Retail Employees Superannuation Trust (REST) has once again emerged as one of the best performers in Super Review’s Top 300 in 2001-02, but its CEO Neil Cochrane is far from sanguine about how his fund will end the current financial year.
While he believes the fund’s settings will see it once again finish close to the top of the table, he acknowledges that the volatility being exhibited by both Australian and foreign equities makes it hard to come up with any clear-cut predictions.
However, Cochrane says: “From what I understand to be the position of other funds, I think we will still be able to finish in the first quartile.”
Looking back at the fund’s performance through 2001-02, he makes clear that there were no secrets involved in its success - simply appropriate allocations centering on a higher exposure to property.
REST rewarded members with a 2.13 per cent earnings rate to finish second behind Local Super (SA-NT) in the Top 5 performing Growth Options and with a 3.45 per cent earnings rate, to finish second in the top five performing balanced options.
“We saw property as providing a good yield,” he says, highlighting REST’s investment in 140 William Street, Sydney, which has proven to be an extremely well-located and well let building.

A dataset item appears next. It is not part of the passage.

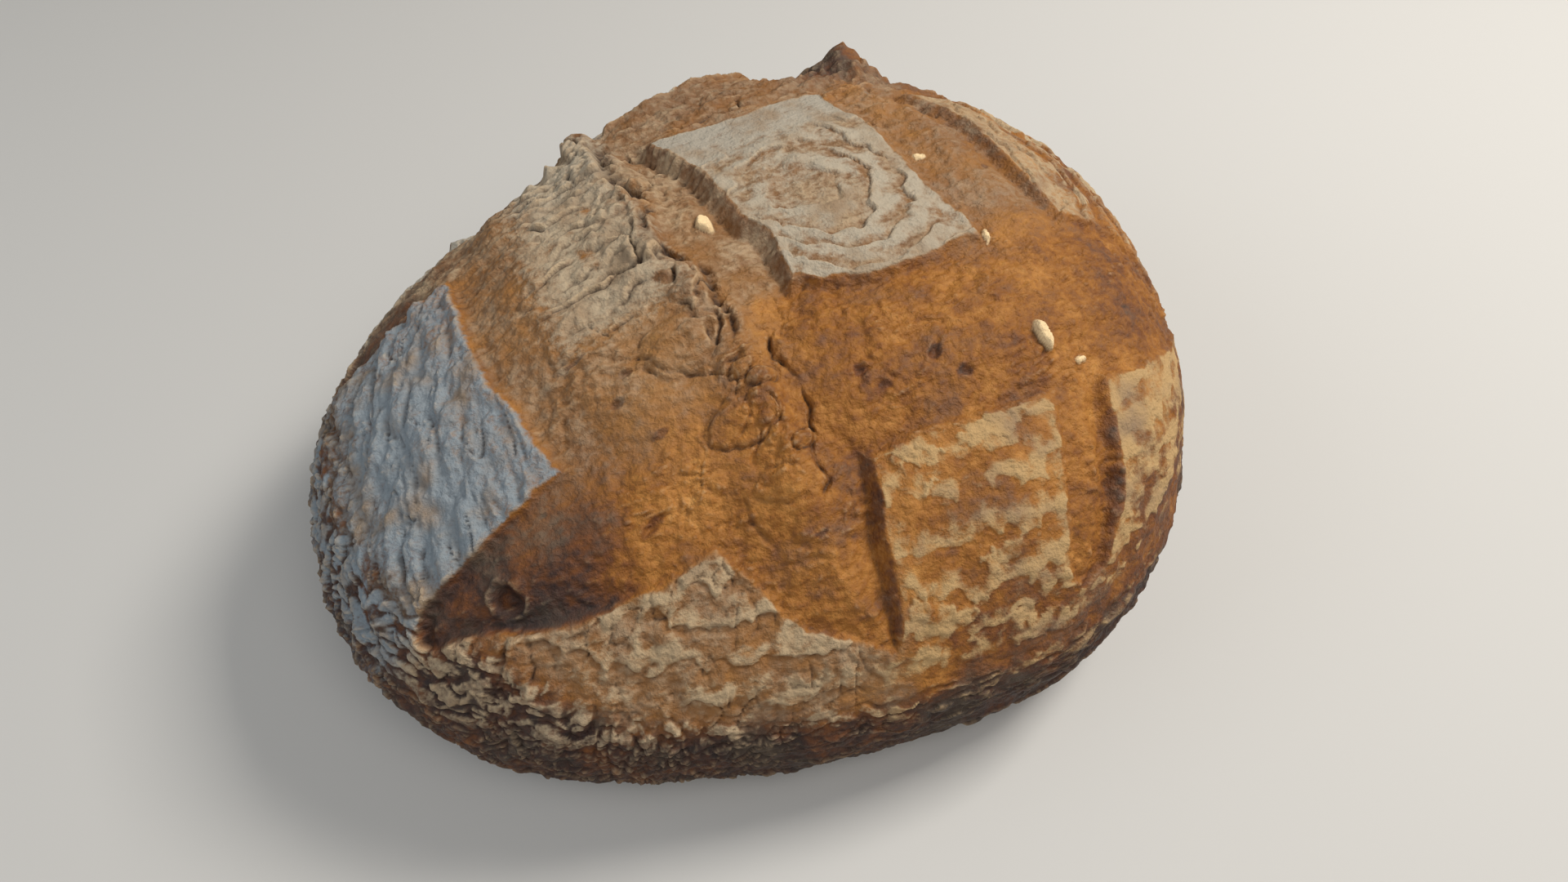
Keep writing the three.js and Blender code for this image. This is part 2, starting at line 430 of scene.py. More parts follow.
# Cracks: the line's points, its width and its depth.
CRACKS = [
    ([(-30, 60), (-32, 48), (-33, 36), (-32, 24), (-27, 14)], 1.9, 5.0),
    ([(-27, 14), (-31, 10), (-33, 3), (-30, -4), (-27, -9)], 1.2, 3.0),
    ([(-27, -9), (-29, -17), (-31, -26), (-31, -34), (-33, -41)], 1.1, 3.0),
    ([(-24, -42), (-25, -49), (-22, -55), (-21, -58)], 0.7, 1.8),
    ([(-21, -58), (-20, -65), (-22, -71), (-24, -74), (-21, -80), (-25, -84)], 0.6, 1.6),
    ([(-50, -25), (-48, -33), (-44, -39), (-40, -43), (-34, -44.5), (-28, -44)], 0.5, 1),
    ([(-37, -38), (-34, -34), (-33, -30), (-35, -26)], 0.6, 1.6),
    ([(-41, -51), (-45, -54), (-46.5, -58), (-43, -61), (-40, -63), (-35, -65), (-29, -63), (-26, -60)],
     0.45, 0.9),
    ([(-43, -71), (-43, -76), (-41, -82), (-38, -88)], 0.5, 0.7),
    ([(-48, 16), (-43, 15), (-38, 13), (-34, 13)], 0.5, 1),
    ([(-49, -3), (-44, -2), (-39, -4), (-34, -2)], 0.6, 1.2),
    ([(-37, 47), (-31, 41), (-26, 45), (-24, 52)], 0.6, 1.6),
    ([(-14, 56), (-6, 51), (4, 52), (12, 50), (14, 58)], 0.65, 1.5),
    ([(-30, 30), (-24, 32), (-19, 33)], 0.6, 1),
]

# Rounded lumps and plates: centre, half-sizes, turn in degrees, height.
LUMPS = [
    ((-34, -47.5), (3.4, 2.2), -10, 1.5),
    ((-29.5, -52.5), (4.2, 2.2), -20, 1.8),
    ((-24.5, -70), (3.6, 2.2), 0, 1.6),
    ((-41, -56), (5.4, 4.6), 10, 1.1),
    ((-43, -31), (6.5, 8.5), 10, 1.3),
    ((-33, -75.5), (7.5, 3.4), -24, 0.8),
    ((-38, 41), (4.5, 4.0), 0, 1.8),
    ((-28, 27), (2.8, 4.0), 0, 1.8),
    ((-95, -66), (3.2, 5.0), -20, 1.4),
]

# Burst bubbles and pits: centre, half-sizes, turn in degrees, depth.
PITS = [
    ((-90.5, -54), (2.6, 3.7), 12, 3.8),
    ((-62, -63.5), (3.0, 1.8), 15, 1.3),
    ((-39, 41), (1.3, 1.4), 0, 2.2),
    ((-3, -61), (2.4, 1.5), 0, 1.1),
    ((17, -58), (2.3, 1.6), 25, 1.2),
    ((2, -65.5), (2.0, 1.4), 0, 0.9),
    ((22, -63.5), (2.3, 1.3), 20, 1.0),
    ((-60, -19.5), (3.0, 0.9), 0, 1.1),
    ((-57, -34), (1.7, 1.4), 30, 0.8),
    ((-53, -29.5), (1.6, 1.3), 0, 0.8),
    ((-53.5, -47.5), (2.2, 1.6), 0, 0.7),
    ((-27, -88.3), (2.0, 0.7), 0, 1.1),
    ((-78, -45), (0.9, 0.9), 0, 0.7),
    ((53, -2.5), (1.6, 1.0), 10, 0.8),
    ((46, 37), (1.6, 2.4), 10, 1.0),
    ((70, -51), (1.2, 0.8), 0, 0.6),
]

# Crumbs of dough baked on: centre, half-sizes, turn in degrees, height.
CRUMBS = [
    ((43, -56.5), (1.7, 4.0), 8, 2.2),
    ((-18, 4), (2.1, 3.2), 8, 2.0),
    ((40.5, -25), (0.9, 1.7), 0, 1.4),
    ((51.5, -63), (1.5, 1.0), 20, 1.2),
    ((38, 5), (1.6, 1.0), 0, 0.7),
]

# Plates of caked flour with a place of their own: centre, half-sizes, turn in degrees.
PLATES = [
    ((26, -76), (13, 2.6), 17),
    ((4, -81.5), (7, 2.0), -3),
    ((4, -88.3), (3.0, 1.0), 5),
    ((19, -104), (6.5, 1.8), 12),
    ((-3, -112), (5.5, 2.4), -24),
    ((6, -114.5), (4.5, 2.8), 10),
    ((31, -110), (6.5, 2.6), 5),
    ((-10, -119.5), (7.5, 2.4), -8),
    ((30, -121), (11, 2.6), 8),
    ((-101, -57), (6.5, 2.4), -50),
    ((-95, -66), (3.4, 5.4), -20),
    ((-76, -75), (7.5, 2.8), -42),
    ((-63, -79), (7.5, 2.2), -28),
    ((-55, -85), (7, 2.2), -45),
    ((-70, -83), (8, 1.6), -42),
    ((-83, -84), (2.4, 5.5), -15),
    ((-76, -103), (7.5, 2.2), -32),
    ((-63, -103), (6.5, 3.2), -35),
    ((-52, -107), (6.5, 3.2), -22),
    ((-45, -114), (8, 3.2), -10),
    ((-29, -113.5), (9, 3.0), -10),
    ((-62, -115), (5.5, 1.8), -35),
]


def oval_shape(flat, centre, sizes, turn):
    """Distance from an oval's centre, 1 on its edge."""
    angle = math.radians(turn)
    gap = flat - centre
    long_way = gap[:, 0] * math.cos(angle) + gap[:, 1] * math.sin(angle)
    short_way = -gap[:, 0] * math.sin(angle) + gap[:, 1] * math.cos(angle)
    return np.hypot(long_way / sizes[0], short_way / sizes[1])


def near(crust, points, margin):
    """Vertices in the box round a list of places, widened by a margin."""
    points = np.array(points, float)
    low, high = points.min(axis=0) - margin, points.max(axis=0) + margin
    return np.flatnonzero(np.all((crust.flat > low) & (crust.flat < high), axis=1))


def strengthen(mask, chosen, value):
    """Raises a mask to a value at the chosen vertices, where it is lower."""
    mask[chosen] = np.maximum(mask[chosen], value)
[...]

Cochrane says REST’s performance has also been influenced by the fact that its exposure to international equities was low compared to other super funds and that a manager within the asset class, Holowesko, returned +3.8 per cent compared to the benchmark of -23 per cent.
“Our portfolio managers did very well in terms of having the right asset allocation and the right settings,” he says.
Also, around 50 per cent of REST’s currency holdings had been actively hedged, says Cochrane.